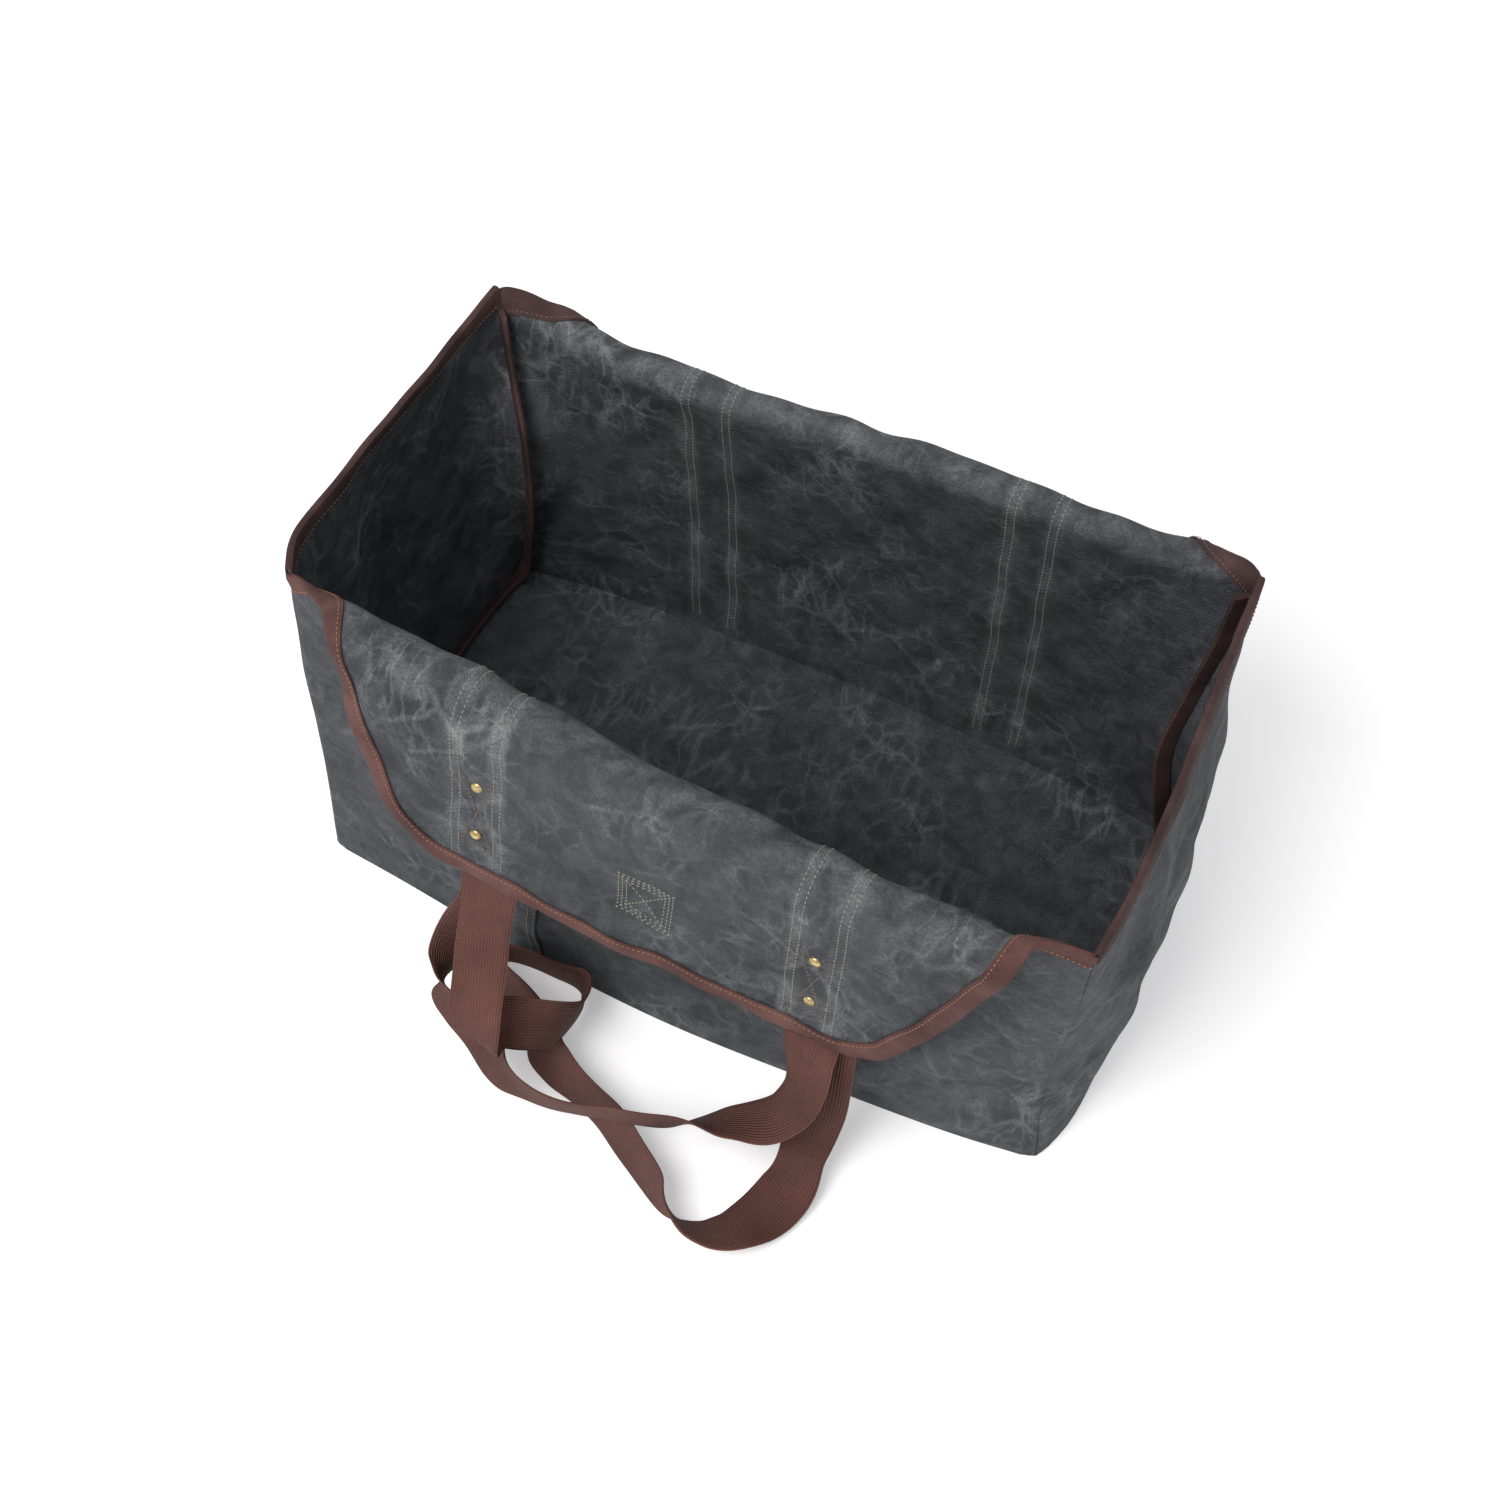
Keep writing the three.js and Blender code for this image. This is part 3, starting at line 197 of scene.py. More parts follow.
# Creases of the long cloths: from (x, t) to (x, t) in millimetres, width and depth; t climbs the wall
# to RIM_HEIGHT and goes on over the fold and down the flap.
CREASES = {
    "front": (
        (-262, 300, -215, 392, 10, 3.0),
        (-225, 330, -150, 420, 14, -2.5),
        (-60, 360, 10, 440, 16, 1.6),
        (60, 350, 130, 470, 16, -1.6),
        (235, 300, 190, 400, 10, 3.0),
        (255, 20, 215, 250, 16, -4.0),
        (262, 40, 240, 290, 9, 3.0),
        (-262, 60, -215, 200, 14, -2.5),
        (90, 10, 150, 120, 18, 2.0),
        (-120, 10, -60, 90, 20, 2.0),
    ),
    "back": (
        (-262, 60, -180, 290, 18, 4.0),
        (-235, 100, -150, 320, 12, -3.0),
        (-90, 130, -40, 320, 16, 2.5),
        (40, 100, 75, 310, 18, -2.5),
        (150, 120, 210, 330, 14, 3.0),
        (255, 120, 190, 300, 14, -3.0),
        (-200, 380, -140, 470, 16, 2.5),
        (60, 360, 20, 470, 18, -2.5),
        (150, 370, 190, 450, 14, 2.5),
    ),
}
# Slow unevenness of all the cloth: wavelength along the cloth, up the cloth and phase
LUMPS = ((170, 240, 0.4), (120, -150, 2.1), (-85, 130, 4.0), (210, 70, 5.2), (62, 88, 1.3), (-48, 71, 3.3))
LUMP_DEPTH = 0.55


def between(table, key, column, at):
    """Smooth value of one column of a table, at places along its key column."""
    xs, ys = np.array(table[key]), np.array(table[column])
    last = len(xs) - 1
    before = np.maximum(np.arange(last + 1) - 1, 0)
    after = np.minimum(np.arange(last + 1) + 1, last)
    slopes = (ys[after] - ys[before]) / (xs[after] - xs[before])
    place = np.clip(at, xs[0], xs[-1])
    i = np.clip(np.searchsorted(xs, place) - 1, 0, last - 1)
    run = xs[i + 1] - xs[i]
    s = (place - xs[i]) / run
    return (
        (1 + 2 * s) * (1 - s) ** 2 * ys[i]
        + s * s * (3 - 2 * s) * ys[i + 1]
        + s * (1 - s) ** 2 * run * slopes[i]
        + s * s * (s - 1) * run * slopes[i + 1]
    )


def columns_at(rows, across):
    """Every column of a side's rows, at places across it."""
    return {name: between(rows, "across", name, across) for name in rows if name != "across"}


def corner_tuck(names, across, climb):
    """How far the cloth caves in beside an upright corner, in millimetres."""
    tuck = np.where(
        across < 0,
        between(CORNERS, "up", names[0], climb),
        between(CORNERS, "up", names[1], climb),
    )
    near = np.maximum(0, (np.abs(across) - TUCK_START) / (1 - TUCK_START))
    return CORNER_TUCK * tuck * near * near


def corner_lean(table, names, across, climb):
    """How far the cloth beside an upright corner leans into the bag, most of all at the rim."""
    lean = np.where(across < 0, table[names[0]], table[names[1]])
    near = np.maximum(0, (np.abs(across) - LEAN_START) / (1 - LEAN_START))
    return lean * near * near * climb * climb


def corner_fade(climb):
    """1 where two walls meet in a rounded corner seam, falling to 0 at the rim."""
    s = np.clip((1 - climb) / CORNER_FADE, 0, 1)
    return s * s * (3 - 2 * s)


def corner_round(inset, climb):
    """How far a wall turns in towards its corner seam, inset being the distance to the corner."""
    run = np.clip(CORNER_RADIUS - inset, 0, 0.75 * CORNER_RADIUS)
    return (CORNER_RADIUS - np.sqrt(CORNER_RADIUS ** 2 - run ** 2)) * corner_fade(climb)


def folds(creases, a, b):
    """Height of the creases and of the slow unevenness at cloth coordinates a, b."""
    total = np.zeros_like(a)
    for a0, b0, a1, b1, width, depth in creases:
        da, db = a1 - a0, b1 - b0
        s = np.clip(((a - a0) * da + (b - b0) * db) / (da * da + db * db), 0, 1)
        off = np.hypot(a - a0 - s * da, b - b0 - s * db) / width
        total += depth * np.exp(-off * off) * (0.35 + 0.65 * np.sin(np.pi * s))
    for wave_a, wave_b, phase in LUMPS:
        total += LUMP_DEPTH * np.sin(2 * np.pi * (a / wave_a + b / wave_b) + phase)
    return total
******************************
◆ **Exercise objective**: Would you copy out each line exactly as written?

◆ **Solution**:
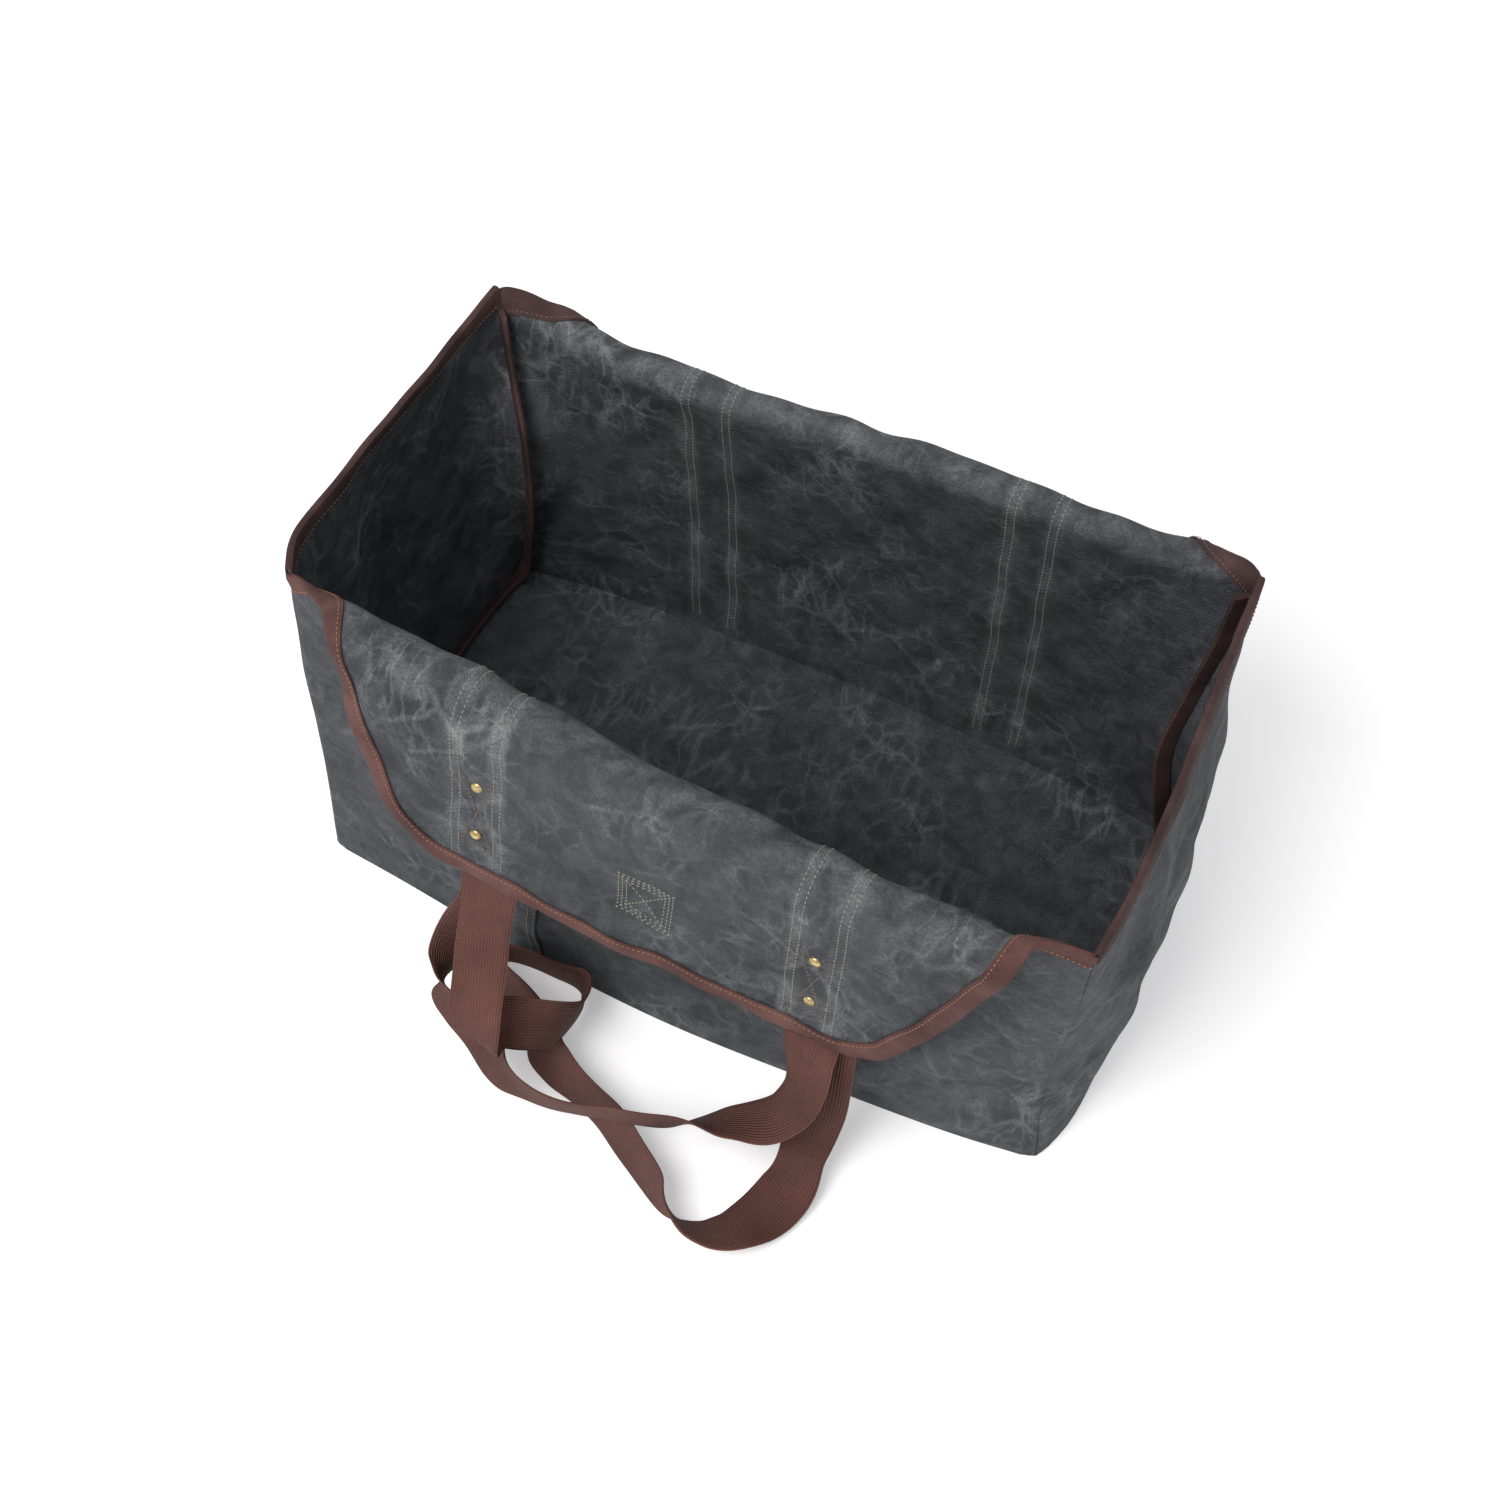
Keep writing the three.js and Blender code for this image. This is part 3, starting at line 197 of scene.py. More parts follow.
# Creases of the long cloths: from (x, t) to (x, t) in millimetres, width and depth; t climbs the wall
# to RIM_HEIGHT and goes on over the fold and down the flap.
CREASES = {
    "front": (
        (-262, 300, -215, 392, 10, 3.0),
        (-225, 330, -150, 420, 14, -2.5),
        (-60, 360, 10, 440, 16, 1.6),
        (60, 350, 130, 470, 16, -1.6),
        (235, 300, 190, 400, 10, 3.0),
        (255, 20, 215, 250, 16, -4.0),
        (262, 40, 240, 290, 9, 3.0),
        (-262, 60, -215, 200, 14, -2.5),
        (90, 10, 150, 120, 18, 2.0),
        (-120, 10, -60, 90, 20, 2.0),
    ),
    "back": (
        (-262, 60, -180, 290, 18, 4.0),
        (-235, 100, -150, 320, 12, -3.0),
        (-90, 130, -40, 320, 16, 2.5),
        (40, 100, 75, 310, 18, -2.5),
        (150, 120, 210, 330, 14, 3.0),
        (255, 120, 190, 300, 14, -3.0),
        (-200, 380, -140, 470, 16, 2.5),
        (60, 360, 20, 470, 18, -2.5),
        (150, 370, 190, 450, 14, 2.5),
    ),
}
# Slow unevenness of all the cloth: wavelength along the cloth, up the cloth and phase
LUMPS = ((170, 240, 0.4), (120, -150, 2.1), (-85, 130, 4.0), (210, 70, 5.2), (62, 88, 1.3), (-48, 71, 3.3))
LUMP_DEPTH = 0.55


def between(table, key, column, at):
    """Smooth value of one column of a table, at places along its key column."""
    xs, ys = np.array(table[key]), np.array(table[column])
    last = len(xs) - 1
    before = np.maximum(np.arange(last + 1) - 1, 0)
    after = np.minimum(np.arange(last + 1) + 1, last)
    slopes = (ys[after] - ys[before]) / (xs[after] - xs[before])
    place = np.clip(at, xs[0], xs[-1])
    i = np.clip(np.searchsorted(xs, place) - 1, 0, last - 1)
    run = xs[i + 1] - xs[i]
    s = (place - xs[i]) / run
    return (
        (1 + 2 * s) * (1 - s) ** 2 * ys[i]
        + s * s * (3 - 2 * s) * ys[i + 1]
        + s * (1 - s) ** 2 * run * slopes[i]
        + s * s * (s - 1) * run * slopes[i + 1]
    )


def columns_at(rows, across):
    """Every column of a side's rows, at places across it."""
    return {name: between(rows, "across", name, across) for name in rows if name != "across"}


def corner_tuck(names, across, climb):
    """How far the cloth caves in beside an upright corner, in millimetres."""
    tuck = np.where(
        across < 0,
        between(CORNERS, "up", names[0], climb),
        between(CORNERS, "up", names[1], climb),
    )
    near = np.maximum(0, (np.abs(across) - TUCK_START) / (1 - TUCK_START))
    return CORNER_TUCK * tuck * near * near


def corner_lean(table, names, across, climb):
    """How far the cloth beside an upright corner leans into the bag, most of all at the rim."""
    lean = np.where(across < 0, table[names[0]], table[names[1]])
    near = np.maximum(0, (np.abs(across) - LEAN_START) / (1 - LEAN_START))
    return lean * near * near * climb * climb


def corner_fade(climb):
    """1 where two walls meet in a rounded corner seam, falling to 0 at the rim."""
    s = np.clip((1 - climb) / CORNER_FADE, 0, 1)
    return s * s * (3 - 2 * s)


def corner_round(inset, climb):
    """How far a wall turns in towards its corner seam, inset being the distance to the corner."""
    run = np.clip(CORNER_RADIUS - inset, 0, 0.75 * CORNER_RADIUS)
    return (CORNER_RADIUS - np.sqrt(CORNER_RADIUS ** 2 - run ** 2)) * corner_fade(climb)


def folds(creases, a, b):
    """Height of the creases and of the slow unevenness at cloth coordinates a, b."""
    total = np.zeros_like(a)
    for a0, b0, a1, b1, width, depth in creases:
        da, db = a1 - a0, b1 - b0
        s = np.clip(((a - a0) * da + (b - b0) * db) / (da * da + db * db), 0, 1)
        off = np.hypot(a - a0 - s * da, b - b0 - s * db) / width
        total += depth * np.exp(-off * off) * (0.35 + 0.65 * np.sin(np.pi * s))
    for wave_a, wave_b, phase in LUMPS:
        total += LUMP_DEPTH * np.sin(2 * np.pi * (a / wave_a + b / wave_b) + phase)
    return total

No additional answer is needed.